Last year, the agency was #11 in the country for billings, according to Comvergence, and brought in $43 million in new business billings, including Entain, My Muscle Chef, Victoria University, and Craveable Brands. Dixon is confident that this year, “we’ll do better.”
“I’m feeling momentum. We’ve had 20% annual growth for 10 years, so we’ve never really deviated far from that.”
The agency is currently busy on the pitch front – the days of specific pitchapaloozas might be over, because “it just feels like it’s pretty constant nowadays.”
“We’re not active with any retention, it’s all new business.”
Pitching as the ‘wildcard indie’
Dixon explains that Atomic 212° is still shortlisted as the “wildcard indie” in pitches, “and then we seem to do quite well in that proposition.” Clients resonate with the culture, he believes, but there’s always some for whom it isn’t the right fit.
“I reflect on a couple of losses. NBN a couple years ago, and they wanted a corporate, process-driven, multinational, in my view, and they landed with one [the account went to Publicis’ Spark Foundry]. But where there’s a big brand that wants agile, passion, and commitment, I think that’s what we show. I don’t know what the multinationals show. I just have to guess that we’re somewhat different.“
Currently, there aren’t any category gaps the leadership team is eyeing off. “If you’d asked me a couple of years ago, I would have loved a big tech like a Canva or Salesforce. We were lucky enough to get Salesforce a couple of years ago and we’ve got some lovely large e-commerce clients. Pet Circle is a favourite of mine because they’re growing fast.”
‘It is frustrating that procurement feel the need’: Pitching as the incumbent
Amidst the new business wins, Atomic has also been on a retention spree – BMW – which led to the agency’s New Zealand expansion – plus the Northern Territory government and Tourism Northern Territory accounts. Earlier this year, it won back Northern Territory Major Events Company too, after losing the account in 2019.

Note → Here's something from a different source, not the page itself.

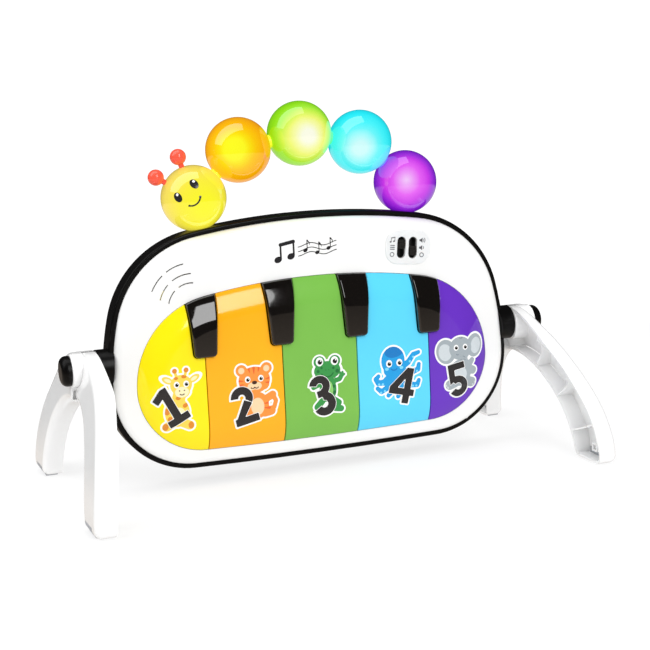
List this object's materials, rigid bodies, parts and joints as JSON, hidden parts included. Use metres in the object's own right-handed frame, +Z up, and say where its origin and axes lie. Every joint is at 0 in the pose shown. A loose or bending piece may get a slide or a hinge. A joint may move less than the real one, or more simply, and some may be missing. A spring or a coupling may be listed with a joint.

It’s also added VetPartners, Adyen, and UKG to its roster in 2024. Dixon says the crew is “super pitch fit”, but “it’s a different emotion for sure” when you’re pitching to retain an account.
“You’ve done all this great work, you’ve had a great relationship, procurement have insisted, and marketing teams have to go, ‘guys, we’re sorry to have to do this, but it’s the three year process.’ And then we know we’re vulnerable. So we have to put our best foot forward.
“We’re lucky that always our client relationships are good and strong, and the proof points are there, but we know that the pitch will be competitive, the multinationals will go hard on price. And we’ve got some very enviable brands. So yeah, we don’t take it as a gimme, we have to go all in and reprove ourselves.
“I wish we wouldn’t have to do it. TrinityP3 do a good job of trying to break that cycle of things. It is frustrating that procurement feel the need to do it when it’s a good relationship. But they have to show that they have gone to market.”
AI as Dixon’s ‘happy place’
Dixon is having a great time doing “quite a lot of dabbling” in the AI space, especially media mix modelling.
“I am quite innovative, entrepreneurial, I want to jump onto it and leverage it for clients’ gain, for our agency’s gain.”
At an upcoming AI conference, he’s presenting a CMO chatbot, which allows marketers to ask how a campaign is performing this week, among other features. He wonders whether indies can keep up with the huge investment global holding companies are making in the tech, but he also doesn’t have to navigate the stricter, perhaps more conservative, holding company policies.
“There’s lots possible but it feels like businesses and even Atomic can’t change as quickly as the technology is evolving. Eventually, it’ll find its way into our workflows, maybe streamline things, particularly reporting and improve our reporting product. I believe it will, it will give our reporting more insights, more depth, more actionable insights for our clients.
“I’ve probably gone through my peak of expectation, I’m just getting into my trough of reality as to where it will land.”